Que M. de Voltaire eût été sans fortune : que M. de Bernières l’eût recueilli ; il n’y aurait rien là de déshonorant. Heureux les hommes puissants et riches qui s’attachent à des gens de lettres, qui se ménagent par là des secours dans leurs études, une société agréable, une instruction toujours prête ; mais M. de Voltaire et M. de Bernières n’étaient point dans ce cas ; et puisqu’il faut couper toutes les branches de la calomnie, on est obligé de rapporter un acte fait double, passé entre M. de Bernières et M. de Voltaire, le 4 mai 1723. Par cet acte, le sieur de Voltaire loue un appartement dans la maison du président de Bernières, pour la somme de six cents livres par an ; et s’accordent en outre à douze cents livres de pension pour lui et pour son ami[1] qui lui faisait l’honneur d’accepter la moitié de cet appartement ; même sa pension, son loyer, tout a été exactement payé ; la dernière quittance doit être entre les mains du sieur Arouet, trésorier de la chambre des comptes, frère du sieur de Voltaire ; et Mme la présidente de Bernières, qui a toujours eu une amitié inviolable pour M. de Voltaire, certifie tout ce qu’on est obligé d’avancer. On atteste son témoignage ; elle vient d’écrire la lettre la plus forte ; elle permet qu’on la montre à monseigneur le chancelier, aux principaux magistrats. Ils deviennent eux-mêmes témoins contre l’abbé Desfontaines avant d’être ses juges.

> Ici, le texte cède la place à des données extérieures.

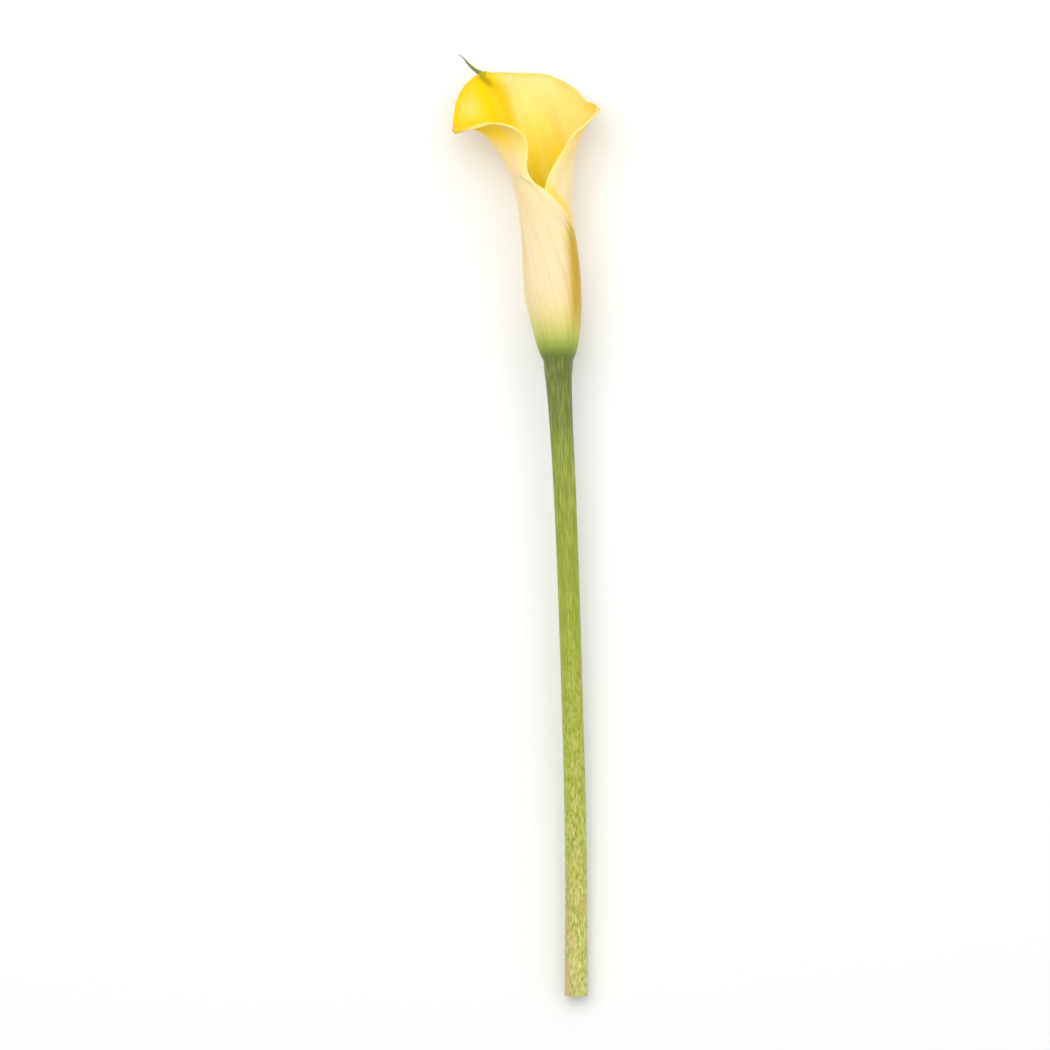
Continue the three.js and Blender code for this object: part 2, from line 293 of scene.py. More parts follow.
bpy.ops.mesh.primitive_grid_add(x_subdivisions=SHEET_COLUMNS, y_subdivisions=SHEET_ROWS, size=1)
spathe = bpy.context.object
spathe.name = "spathe_sheet"
mesh = spathe.data
flat = np.empty(len(mesh.vertices) * 3)
mesh.vertices.foreach_get("co", flat)
flat = flat.reshape(-1, 3)
across = flat[:, 0] + 0.5
rise = flat[:, 1] + 0.5
up = rise * (1 + CROWDING_AT_LIP * (1 - rise))
azimuth, station = sheet_station(across, up)
grid = sheet_face(across, up).reshape(SHEET_ROWS + 1, SHEET_COLUMNS + 1, 3)
eased = bell(azimuth - MIDRIB, EASED_WIDTH) * ramp((station - FLARE_START) / EASING_RISE)
eased = eased.reshape(SHEET_ROWS + 1, SHEET_COLUMNS + 1, 1)[:, 1:-1]
for _ in range(EASING_ROUNDS):
    grid[:, 1:-1] += 0.5 * eased * ((grid[:, :-2] + grid[:, 2:]) / 2 - grid[:, 1:-1])
tip_column = int(np.abs(azimuth.reshape(SHEET_ROWS + 1, -1)[-1] - MIDRIB).argmin())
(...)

Oser dire que le sieur président de Bernières ait chassé de chez lui le sieur de Voltaire en 1726, c’est une imposture aussi grande que toutes les autres : ni l’un ni l’autre ne pouvait se donner congé ; jamais ils n’en eurent la moindre volonté ; jamais le moindre petit mécontentement domestique n’altéra leur union ; et c’est ce qui est encore attesté par la lettre de Mme de Bernières.

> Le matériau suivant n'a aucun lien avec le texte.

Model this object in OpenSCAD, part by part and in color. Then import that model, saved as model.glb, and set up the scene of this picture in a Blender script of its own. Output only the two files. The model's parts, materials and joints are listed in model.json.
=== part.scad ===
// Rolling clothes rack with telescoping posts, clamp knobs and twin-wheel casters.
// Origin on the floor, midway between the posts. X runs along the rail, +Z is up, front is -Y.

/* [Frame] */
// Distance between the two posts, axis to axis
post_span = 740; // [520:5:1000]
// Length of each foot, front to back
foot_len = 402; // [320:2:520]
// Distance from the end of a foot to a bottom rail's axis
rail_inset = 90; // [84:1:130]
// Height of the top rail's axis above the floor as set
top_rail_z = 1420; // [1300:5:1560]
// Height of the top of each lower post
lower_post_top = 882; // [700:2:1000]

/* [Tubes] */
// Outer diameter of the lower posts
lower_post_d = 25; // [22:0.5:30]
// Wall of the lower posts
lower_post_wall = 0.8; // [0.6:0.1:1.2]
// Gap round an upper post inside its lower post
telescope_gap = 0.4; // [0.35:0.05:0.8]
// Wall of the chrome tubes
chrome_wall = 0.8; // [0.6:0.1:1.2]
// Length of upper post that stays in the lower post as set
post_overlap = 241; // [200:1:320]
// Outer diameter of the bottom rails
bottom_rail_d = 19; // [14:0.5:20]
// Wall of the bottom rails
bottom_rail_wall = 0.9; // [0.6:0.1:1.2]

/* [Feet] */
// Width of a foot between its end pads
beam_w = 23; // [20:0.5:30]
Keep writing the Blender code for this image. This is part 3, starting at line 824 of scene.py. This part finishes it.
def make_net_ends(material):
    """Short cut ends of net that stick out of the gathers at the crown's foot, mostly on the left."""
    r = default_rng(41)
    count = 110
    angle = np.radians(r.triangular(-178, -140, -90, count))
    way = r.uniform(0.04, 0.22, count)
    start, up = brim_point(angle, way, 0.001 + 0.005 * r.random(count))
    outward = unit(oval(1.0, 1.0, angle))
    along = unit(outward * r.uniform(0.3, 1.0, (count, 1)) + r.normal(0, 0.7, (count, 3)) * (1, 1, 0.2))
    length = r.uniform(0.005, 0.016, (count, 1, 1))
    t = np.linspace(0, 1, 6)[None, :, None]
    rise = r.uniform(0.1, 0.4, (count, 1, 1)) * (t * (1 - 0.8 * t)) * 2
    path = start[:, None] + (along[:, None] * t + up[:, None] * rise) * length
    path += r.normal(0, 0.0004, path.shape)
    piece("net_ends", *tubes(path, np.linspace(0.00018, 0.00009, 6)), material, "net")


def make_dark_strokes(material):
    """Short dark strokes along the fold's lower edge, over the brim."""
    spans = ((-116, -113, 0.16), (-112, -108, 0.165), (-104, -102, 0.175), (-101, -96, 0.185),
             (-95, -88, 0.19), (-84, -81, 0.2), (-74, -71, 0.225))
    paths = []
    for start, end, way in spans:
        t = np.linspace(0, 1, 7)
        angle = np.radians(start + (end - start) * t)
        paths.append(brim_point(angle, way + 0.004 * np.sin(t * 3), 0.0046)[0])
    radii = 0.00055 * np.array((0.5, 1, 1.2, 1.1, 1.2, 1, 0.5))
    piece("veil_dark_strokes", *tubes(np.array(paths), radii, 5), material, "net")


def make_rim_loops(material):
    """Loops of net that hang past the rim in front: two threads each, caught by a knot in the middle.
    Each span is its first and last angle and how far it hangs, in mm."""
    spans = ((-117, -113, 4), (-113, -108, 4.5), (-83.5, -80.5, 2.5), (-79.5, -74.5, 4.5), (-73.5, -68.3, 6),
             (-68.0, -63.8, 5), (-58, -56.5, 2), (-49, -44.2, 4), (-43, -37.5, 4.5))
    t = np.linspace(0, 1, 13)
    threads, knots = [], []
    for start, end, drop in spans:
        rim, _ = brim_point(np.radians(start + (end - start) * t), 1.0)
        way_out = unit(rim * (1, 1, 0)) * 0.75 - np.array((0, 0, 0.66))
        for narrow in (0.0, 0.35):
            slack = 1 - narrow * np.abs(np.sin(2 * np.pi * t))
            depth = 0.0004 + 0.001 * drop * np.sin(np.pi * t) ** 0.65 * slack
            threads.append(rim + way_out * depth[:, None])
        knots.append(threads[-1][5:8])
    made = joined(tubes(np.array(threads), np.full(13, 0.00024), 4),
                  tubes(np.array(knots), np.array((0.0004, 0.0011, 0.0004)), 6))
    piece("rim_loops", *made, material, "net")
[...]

Quant à cet ami, témoin oculaire de votre libelle contre votre bienfaiteur, osez-vous bien affirmer qu’il dément aujourd’hui ce qu’il a dit tant de fois de bouche et par écrit, ce qu’il a confirmé en dernier lieu en présence de témoins respectables, dans son voyage à Cirey[2] ? En vain vous cherchez, comme vous avez tou-

  1. Thieriot.
  2. Voyez, sur la triste conduite de Thieriot en cette affaire, la Correspondance (1739), et Voltaire à Cirey, par M. Gust. Desnoireterres.